Closed ifelismino closed 6 years ago

ifelismino commented 6 years ago

Hi!

i'm using the cusolver version of the linalg.eig (as I have no access to CULA), and find that the eigenvalue decomposition is way slower than the cpu one. Is it just me or is it really the case so far?

Thanks, Ian

lebedov commented 6 years ago

How big is your matrix?

ifelismino commented 6 years ago

I did a speed test with 100 5000x5000 matrices.

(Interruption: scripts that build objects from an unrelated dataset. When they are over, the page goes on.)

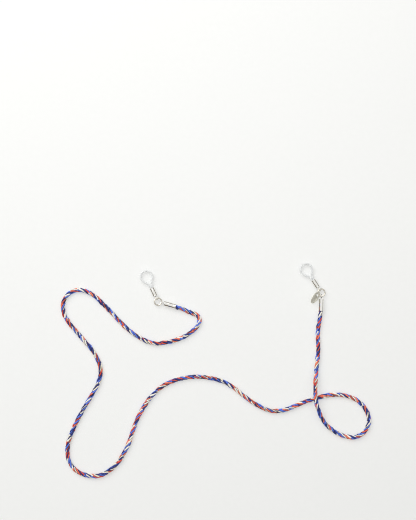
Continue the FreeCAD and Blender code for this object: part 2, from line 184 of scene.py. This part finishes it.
# The crimped ends, along each from the rope's mouth: a rolled barrel, slightly square, and a strip
# that narrows from its back wall to the upright eye. The barrel's sheet goes round from one angle to
# the other, and the rest of the turn is its open seam.
BARREL_RADIUS = 0.0018
BARREL_LENGTH = 0.0074
BARREL_ANGLES = (67.0, 417.0)
BARREL_COLUMNS = 71
BARREL_ROWS = 22
BARREL_FLARE = 0.00004
BARREL_SQUARE = 2.5
BARREL_DENTS = (0.0018, 0.0056)
DENT_DEPTH = 0.00005
DENT_WIDTH = 0.0005
WALL = 0.00044
STRIP_MIDDLE = 180.0
STRIP_SPREAD = 67.0
STRIP_HALF_WIDTH = 0.00075
STRIP_END = 0.0083
STRIP_ROWS = 12
STRIP_NARROWS = 0.0005
STRIP_BENDS = 0.0008
EYE_PLACE = 0.00925
EYE_RADII = (0.00088, 0.0015)
EYE_WALL = 0.0005
EYE_SIDES = 48

# The split rings. Their ends sit a step above and a step below the middle, and the wire rises to
# them near the split: the higher the odd power, the nearer.
RING_RADIUS = 0.00225
RING_WIRE = 0.00043
RING_TURN = 355.5
RING_SPLIT = {"left": 60.0, "right": 20.0}
RING_STEP = 0.00005
RING_POWER = 5
RING_STEPS = 72
RING_SIDES = 16

# The ferrules and the plugs in them, as (x, radius) pairs in millimetres, and the plugs' eyes of wire.
FERRULE_PLACE = 0.00385
FERRULE_RADIUS = 0.00155
FERRULE_PROFILE = [(0.0, 1.30), (0.0, 1.55), (0.7, 1.55), (0.85, 1.50), (1.0, 1.55), (4.5, 1.55),
                   (4.65, 1.50), (4.8, 1.55), (5.5, 1.55), (5.5, 1.30)]
FERRULE_SIDES = 64
PLUG_PROFILE = [(-0.5, 0.45), (-0.16, 0.45), (-0.1, 0.75), (0.0, 1.05), (0.12, 1.30), (1.7, 1.30)]
PLUG_SIDES = 48
LOOP_PLACE = -0.0016
LOOP_RADIUS = 0.0012
LOOP_WIRE = 0.00032
LOOP_SIDES = 16

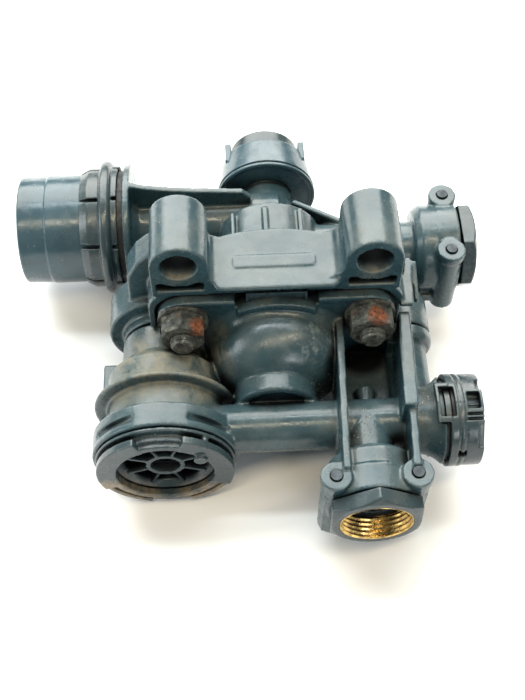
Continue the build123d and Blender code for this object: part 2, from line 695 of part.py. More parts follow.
def exhaust_ring():
    """Bayonet ring: flange, skirt, inner wall, two wide claws and two low claws with only an outer wall."""
    wall_in = GRILLE_R - 1.2
    wall_out = 17.6
    low_front = RING_FRONT + 0.8
    wall_back = GRILLE_FRONT - 0.4
    parts = [
        ring_y(wall_back, -36.6, 17.3, 18.6, COLUMN_X, COLUMN_Z),
        ring_y(RING_FLANGE_FRONT, RING_FLANGE_FRONT + 1.0, 17.4, RING_R + 0.4, COLUMN_X, COLUMN_Z),
        ring_y(RING_FRONT + 0.2, wall_back, wall_in, wall_out, COLUMN_X, COLUMN_Z),
        ring_y(RING_FACE_BACK - 0.6, RING_FLANGE_FRONT + 0.5, 17.4, RING_R - 2.4, COLUMN_X, COLUMN_Z),
        ring_sector(RING_FRONT, RING_FACE_BACK, wall_in, RING_R, 113.0, 92.0),
        ring_sector(RING_FRONT, RING_FACE_BACK, wall_in, RING_R, -24.0, 96.0),
        ring_sector(low_front, RING_FACE_BACK, RING_R - 1.8, RING_R, 204.0, 50.0),
        ring_sector(low_front, RING_FACE_BACK, RING_R - 1.8, RING_R, -70.0, 47.0),
        ring_sector(RING_FACE_BACK - 0.6, RING_FACE_BACK, 17.4, RING_R, 204.0, 132.0),
    ]
    for angle, radius, front, back, size in KNOBS:
        lean = math.radians(angle)
        knob_x = COLUMN_X + radius * math.cos(lean)
        knob_z = COLUMN_Z + radius * math.sin(lean)
        parts.append(cyl_y(front, back, size, knob_x, knob_z))
    return fuse(parts)


def exhaust_grille():
    """Round grille: sloping rim, eight thin spokes and a hub that guides the check valve."""
    rim = ring_y(GRILLE_FRONT, -31.0, 12.9, GRILLE_R - 0.1, COLUMN_X, COLUMN_Z)
    rim = rim - cone_y(GRILLE_FRONT - 0.1, GRILLE_FRONT + 1.7, 15.2, 12.9, COLUMN_X, COLUMN_Z)
    hub = ring_y(GRILLE_FRONT, -36.0, 3.0 + RUN_GAP, 6.1, COLUMN_X, COLUMN_Z)
    hub = hub - cyl_y(GRILLE_FRONT - 1, -39.4, 4.6, COLUMN_X, COLUMN_Z)
    spokes = []
    for k in range(8):
        turn = 22.5 + 45 * k
        lean = math.radians(turn)
        centre = Pos(COLUMN_X + 9.5 * math.cos(lean), -40.5, COLUMN_Z + 9.5 * math.sin(lean))
        spokes.append(centre * Rot(0, -turn, 0) * Box(7.6, 3.4, 1.0))
    return fuse([rim, hub] + spokes)


def grille_seal():
    return ring_y(-30.9, -30.65, 13.4, 16.2, COLUMN_X, COLUMN_Z)


def check_valve():
    plate = cyl_y(-30.0, CHECK_SEAT - 0.15, 11.6, COLUMN_X, COLUMN_Z)
    stem = cyl_y(-38.6, -29.0, 3.0, COLUMN_X, COLUMN_Z)
    return plate + stem


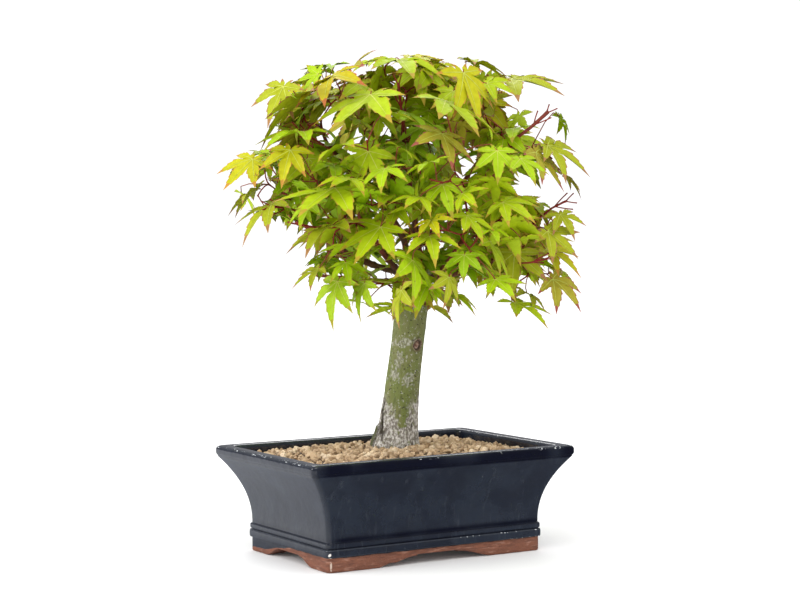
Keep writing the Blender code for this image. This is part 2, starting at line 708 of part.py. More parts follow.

I'm using a GTX1070

import pycuda.gpuarray as gpuarray
import pycuda.autoinit
import numpy as np
import ctypes
from skcuda import linalg
linalg.init()
import time

#Create Matrices
Matrices = []
for i in np.arange(0,100,1):
    Matrices.append(np.array(np.random.rand(5000,5000), np.float32, order='F'))

tgi = time.time()
#GPU RUN
for m in Matrices:
    m_gpu = gpuarray.to_gpu(m)
    vr_gpu, w_gpu = linalg.eig(m_gpu, 'N', 'V', lib='cusolver')
print('GPU time total:')
print(str(time.time() - tgi))

tci = time.time()
#CPU RUN

for m in Matrices:
    w, v = np.linalg.eigh(m)
print('CPU time total:')
print(str(time.time() - tci))

And this is the result. GPU time total: 4196.450253248215 CPU time total: 3447.799717903137

lebedov commented 6 years ago

As noted in the docstring, the cusolver backend can only deal with symmetric matrices; the answer you are computing in this case is presumably wrong. I suspect the slowness has to do with the fact the input isn't symmetric. I'm not aware of any free implementations of generalized eigenvalue decomposition that operate entirely on the GPU (MAGMA's implementation uses a hybrid CPU/GPU approach).